Japan Implementation of Pillar Two

Editorial Team – [2026] 182 taxmann.com 808 (Article)

World Tax News provides a weekly snippet of tax news from around the globe. Here is a glimpse of the tax happening in the world this week:

1. Japan to Implement Pillar Two Side-by-Side Package

Japan’s Ministry of Finance has issued a Cabinet Decision dated 23 January 2026 to align the country’s Pillar Two global minimum tax framework with the OECD’s side-by-side package released on 5 January 2026. Under this decision, Japan will revise its rules as follows:

  • Exemption for Certain Parent Jurisdictions – Multinational groups headquartered in specified jurisdictions that maintain internationally recognised minimum tax regimes such as those with a corporate tax rate of at least 20% and a domestic minimum tax will have their GloBE top-up tax reduced to zero.
  • Extension of Transitional Safe Harbor: The transitional Country-by-Country Reporting (CbCR) safe harbor will be extended by one additional year, remaining in effect through the end of 2027.
  • Treatment of Investment Tax Credits – Certain investment-related tax credits may be included in covered taxes to mitigate unintended top-up tax exposure, subject to defined limitations.
  • Revisions to UTPR Residual Tax Allocation – The approach to allocating residual top-up tax under the UTPR-equivalent mechanism will be refined.
  • Updates to Local Inhabitant Taxes – Conforming amendments will be introduced to Japan’s local corporate inhabitant tax rules.

These revisions will apply to fiscal years beginning on or after 1 January 2026.

Source – Cabinet Decision

2. South Africa Lowers Interest Rates on Outstanding Taxes and Overpayments

The South African Revenue Service (SARS) has released updated interest rate tables dated 22 January 2026, reflecting the following adjustments:

  • Table 1 – Interest on outstanding taxes and refunds The interest rate applicable to unpaid taxes, duties, and levies, as well as interest payable on tax refunds arising from successful appeals and certain delayed refunds, has been reduced from 10.50% to 10.25%, effective 1 March 2026. This follows an earlier reduction from 10.75% to 10.50% effective 1 November 2025.
  • Table 2 – Interest on credit balances The interest rate payable on credit amounts, including overpayments of provisional tax, has been lowered from 6.50% to 6.25%, effective 1 March 2026. This comes after a prior decrease from 6.75% to 6.50% effective 1 November 2025.

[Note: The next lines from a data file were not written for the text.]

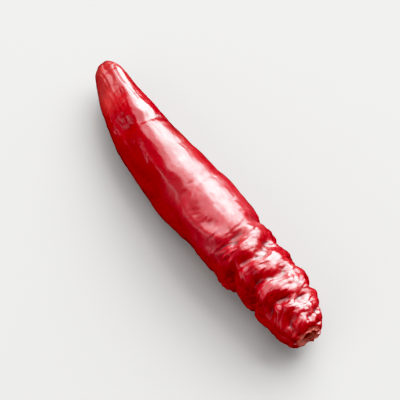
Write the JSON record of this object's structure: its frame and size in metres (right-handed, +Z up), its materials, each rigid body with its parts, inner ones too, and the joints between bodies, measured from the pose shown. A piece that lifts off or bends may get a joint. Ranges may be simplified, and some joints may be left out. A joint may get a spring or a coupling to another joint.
{
  "type": "dried chili pepper",
  "caption": "Whole dried red chili pepper pod without its stem: slim, tapering to the tip, with glossy skin gathered in cross folds towards the blunt stem end.",
  "frame": {"origin": "middle of the pod's outer box in plan, on the surface that the pod lies on", "axes": "+Z up; X along the pod's length, with the stem end at -X and the tip at +X"},
  "size_m": [0.05, 0.0112, 0.0091],
  "materials": {
    "dried_skin": "glossy dried chili skin, deep crimson, with pale edges at the stem scar and a darker tip"
  },
  "bodies": {
    "root": {"pod": "dried_skin"}
  },
  "joints": []
}
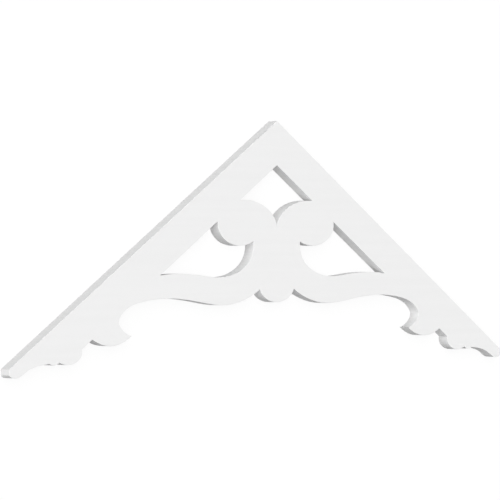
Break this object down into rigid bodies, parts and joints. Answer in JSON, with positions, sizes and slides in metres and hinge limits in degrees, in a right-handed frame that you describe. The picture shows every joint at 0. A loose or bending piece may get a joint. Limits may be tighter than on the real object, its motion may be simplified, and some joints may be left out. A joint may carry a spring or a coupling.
{
  "type": "gable pediment",
  "caption": "Flat openwork gable pediment sawn from white cellular PVC board: two rakes, scrolled arms, a pendant and lobed tips.",
  "frame": {"origin": "on the back face, in the middle of the outline's bounding box", "axes": "+X across the gable, +Y in the board's plane towards the apex, +Z out of the front face; the pediment lies on its back"},
  "size_m": [1.524, 0.5262, 0.0254],
  "materials": {
    "pediment": "satin"
  },
  "bodies": {
    "root": {"pediment": "pediment"}
  },
  "joints": []
}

The interest rates under both tables are linked to the rate prescribed under section 80(1)(b) of the Public Finance Management Act, 1999 (PFMA), which sets the standard interest rate for debts owed to the State. The PFMA rate was most recently reduced from 10.50% to 10.25% with effect from 1 January 2026, as announced by the National Treasury. However, for income tax purposes, the revised rate becomes applicable only from the first day of the second month following its implementation under the PFMA namely, 1 March 2026.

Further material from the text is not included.